◆ Directions for this task: Set down each line from the one containing "Reconstruct the object" to the one containing "its lock actuator.", inclusive, exactly as written and with nothing further.

◆ Recorded data:
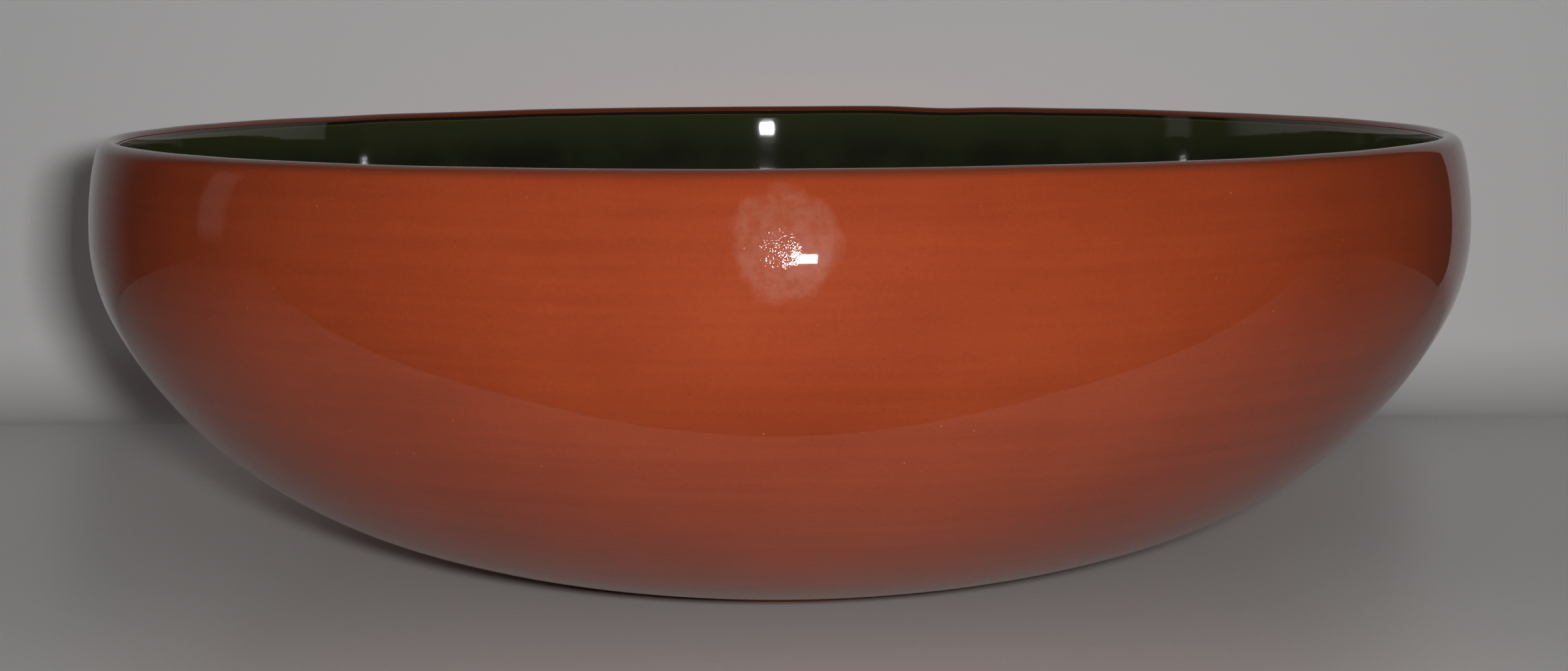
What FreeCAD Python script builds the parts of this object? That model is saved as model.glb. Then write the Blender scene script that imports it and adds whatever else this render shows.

---

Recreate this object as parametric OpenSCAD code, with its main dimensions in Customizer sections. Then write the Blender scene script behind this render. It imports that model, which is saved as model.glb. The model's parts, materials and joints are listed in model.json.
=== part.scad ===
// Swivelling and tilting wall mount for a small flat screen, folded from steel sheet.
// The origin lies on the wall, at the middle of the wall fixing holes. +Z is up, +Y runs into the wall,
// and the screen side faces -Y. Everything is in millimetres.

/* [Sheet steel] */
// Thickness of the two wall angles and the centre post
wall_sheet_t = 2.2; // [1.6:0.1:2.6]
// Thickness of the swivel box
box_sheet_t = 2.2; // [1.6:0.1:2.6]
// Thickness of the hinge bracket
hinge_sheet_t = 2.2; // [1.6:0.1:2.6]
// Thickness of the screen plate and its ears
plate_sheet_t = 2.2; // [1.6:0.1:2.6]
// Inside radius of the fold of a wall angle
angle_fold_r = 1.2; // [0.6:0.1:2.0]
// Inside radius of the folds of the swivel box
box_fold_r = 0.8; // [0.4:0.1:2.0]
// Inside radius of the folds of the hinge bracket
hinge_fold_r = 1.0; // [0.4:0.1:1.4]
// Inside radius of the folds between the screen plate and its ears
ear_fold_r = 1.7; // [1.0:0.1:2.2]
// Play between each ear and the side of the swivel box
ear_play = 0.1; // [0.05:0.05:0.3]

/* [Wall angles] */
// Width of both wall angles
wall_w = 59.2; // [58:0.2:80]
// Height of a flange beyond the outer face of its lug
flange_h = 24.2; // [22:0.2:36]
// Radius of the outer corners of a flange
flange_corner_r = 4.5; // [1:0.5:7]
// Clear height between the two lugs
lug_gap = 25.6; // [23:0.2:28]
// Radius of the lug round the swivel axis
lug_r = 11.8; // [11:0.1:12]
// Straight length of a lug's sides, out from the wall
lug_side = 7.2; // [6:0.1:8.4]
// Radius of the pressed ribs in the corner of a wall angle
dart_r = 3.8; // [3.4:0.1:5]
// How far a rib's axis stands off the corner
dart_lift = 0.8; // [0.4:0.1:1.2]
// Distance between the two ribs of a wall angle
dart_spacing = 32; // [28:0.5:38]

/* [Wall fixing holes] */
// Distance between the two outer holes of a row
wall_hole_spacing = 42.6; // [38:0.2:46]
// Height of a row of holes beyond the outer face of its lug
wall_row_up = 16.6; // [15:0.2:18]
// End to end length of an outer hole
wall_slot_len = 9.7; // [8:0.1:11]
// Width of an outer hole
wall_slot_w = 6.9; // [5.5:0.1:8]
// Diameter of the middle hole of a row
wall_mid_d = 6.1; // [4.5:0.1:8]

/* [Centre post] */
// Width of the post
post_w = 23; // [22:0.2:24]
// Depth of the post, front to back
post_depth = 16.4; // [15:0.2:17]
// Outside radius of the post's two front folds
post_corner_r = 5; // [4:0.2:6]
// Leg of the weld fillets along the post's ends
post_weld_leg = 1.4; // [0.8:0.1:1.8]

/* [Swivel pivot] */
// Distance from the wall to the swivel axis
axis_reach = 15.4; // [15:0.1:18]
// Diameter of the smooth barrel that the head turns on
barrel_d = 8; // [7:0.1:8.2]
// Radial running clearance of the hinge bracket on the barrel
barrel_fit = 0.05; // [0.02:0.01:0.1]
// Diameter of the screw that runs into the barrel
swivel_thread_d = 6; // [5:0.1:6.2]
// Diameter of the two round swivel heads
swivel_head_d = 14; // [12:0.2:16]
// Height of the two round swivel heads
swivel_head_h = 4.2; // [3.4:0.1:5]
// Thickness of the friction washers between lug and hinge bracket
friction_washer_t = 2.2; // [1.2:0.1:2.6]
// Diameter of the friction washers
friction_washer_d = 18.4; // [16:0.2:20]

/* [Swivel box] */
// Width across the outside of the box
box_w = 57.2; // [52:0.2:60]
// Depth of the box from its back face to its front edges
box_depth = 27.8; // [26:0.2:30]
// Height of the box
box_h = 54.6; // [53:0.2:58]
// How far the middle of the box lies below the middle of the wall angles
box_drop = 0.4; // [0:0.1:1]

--

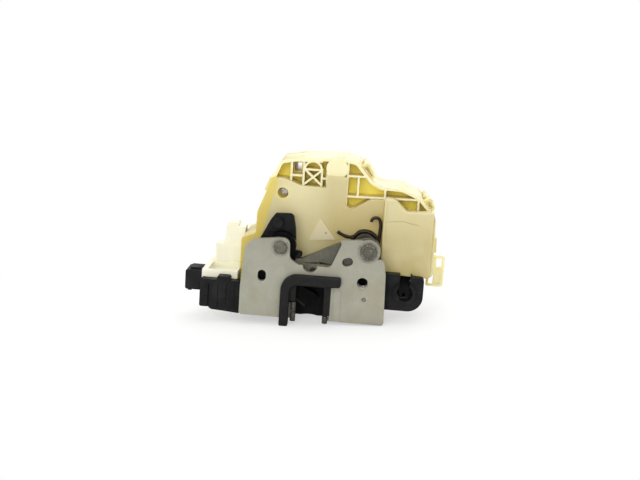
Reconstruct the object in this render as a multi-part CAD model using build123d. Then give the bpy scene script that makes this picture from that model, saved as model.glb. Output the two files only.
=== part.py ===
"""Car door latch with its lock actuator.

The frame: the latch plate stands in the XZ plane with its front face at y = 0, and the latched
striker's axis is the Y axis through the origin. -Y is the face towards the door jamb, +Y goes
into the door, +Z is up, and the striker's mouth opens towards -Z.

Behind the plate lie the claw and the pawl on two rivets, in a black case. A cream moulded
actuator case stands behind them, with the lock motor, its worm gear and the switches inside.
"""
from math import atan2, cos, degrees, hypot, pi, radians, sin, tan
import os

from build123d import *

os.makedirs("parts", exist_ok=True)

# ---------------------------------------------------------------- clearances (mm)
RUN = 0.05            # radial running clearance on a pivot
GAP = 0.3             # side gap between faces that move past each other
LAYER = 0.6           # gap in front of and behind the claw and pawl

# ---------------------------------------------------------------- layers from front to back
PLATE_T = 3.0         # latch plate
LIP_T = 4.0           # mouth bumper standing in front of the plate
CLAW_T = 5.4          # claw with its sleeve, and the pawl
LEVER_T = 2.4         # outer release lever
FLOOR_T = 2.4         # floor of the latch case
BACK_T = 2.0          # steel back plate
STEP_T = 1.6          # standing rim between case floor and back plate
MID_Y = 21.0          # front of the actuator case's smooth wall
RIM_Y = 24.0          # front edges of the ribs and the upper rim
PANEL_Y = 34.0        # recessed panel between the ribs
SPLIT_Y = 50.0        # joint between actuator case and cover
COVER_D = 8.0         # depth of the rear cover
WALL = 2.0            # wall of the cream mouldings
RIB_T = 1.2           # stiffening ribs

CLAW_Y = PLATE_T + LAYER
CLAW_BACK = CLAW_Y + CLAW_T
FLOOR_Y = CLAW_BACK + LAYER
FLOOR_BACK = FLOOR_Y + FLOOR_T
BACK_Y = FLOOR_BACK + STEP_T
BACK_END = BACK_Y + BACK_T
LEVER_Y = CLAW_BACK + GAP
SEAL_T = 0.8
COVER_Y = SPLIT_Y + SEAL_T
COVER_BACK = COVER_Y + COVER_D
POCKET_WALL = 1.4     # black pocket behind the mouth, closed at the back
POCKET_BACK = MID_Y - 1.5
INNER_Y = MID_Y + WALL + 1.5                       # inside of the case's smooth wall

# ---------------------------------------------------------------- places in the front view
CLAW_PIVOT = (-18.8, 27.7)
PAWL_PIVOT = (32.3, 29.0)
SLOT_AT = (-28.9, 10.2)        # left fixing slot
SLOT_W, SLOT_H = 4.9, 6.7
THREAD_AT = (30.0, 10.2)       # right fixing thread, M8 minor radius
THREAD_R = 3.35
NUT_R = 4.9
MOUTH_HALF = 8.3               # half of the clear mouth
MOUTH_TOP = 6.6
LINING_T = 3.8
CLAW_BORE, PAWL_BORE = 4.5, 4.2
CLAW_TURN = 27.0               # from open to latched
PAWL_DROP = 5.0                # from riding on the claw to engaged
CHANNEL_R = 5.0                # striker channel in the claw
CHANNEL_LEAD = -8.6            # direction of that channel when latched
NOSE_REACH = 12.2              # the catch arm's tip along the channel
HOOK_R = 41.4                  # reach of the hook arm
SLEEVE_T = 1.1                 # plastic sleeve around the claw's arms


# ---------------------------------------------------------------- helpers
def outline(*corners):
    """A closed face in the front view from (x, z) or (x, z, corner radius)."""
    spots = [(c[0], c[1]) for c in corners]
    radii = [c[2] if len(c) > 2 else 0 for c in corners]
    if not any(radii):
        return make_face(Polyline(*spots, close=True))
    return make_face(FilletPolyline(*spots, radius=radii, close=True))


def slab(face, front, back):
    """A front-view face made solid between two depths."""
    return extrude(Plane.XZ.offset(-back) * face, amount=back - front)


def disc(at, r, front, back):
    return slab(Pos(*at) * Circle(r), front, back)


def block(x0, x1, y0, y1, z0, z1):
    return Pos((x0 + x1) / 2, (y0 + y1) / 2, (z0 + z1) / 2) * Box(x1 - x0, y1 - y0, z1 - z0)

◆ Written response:
Reconstruct the object in this render as a multi-part CAD model using build123d. Then give the bpy scene script that makes this picture from that model, saved as model.glb. Output the two files only.
=== part.py ===
"""Car door latch with its lock actuator.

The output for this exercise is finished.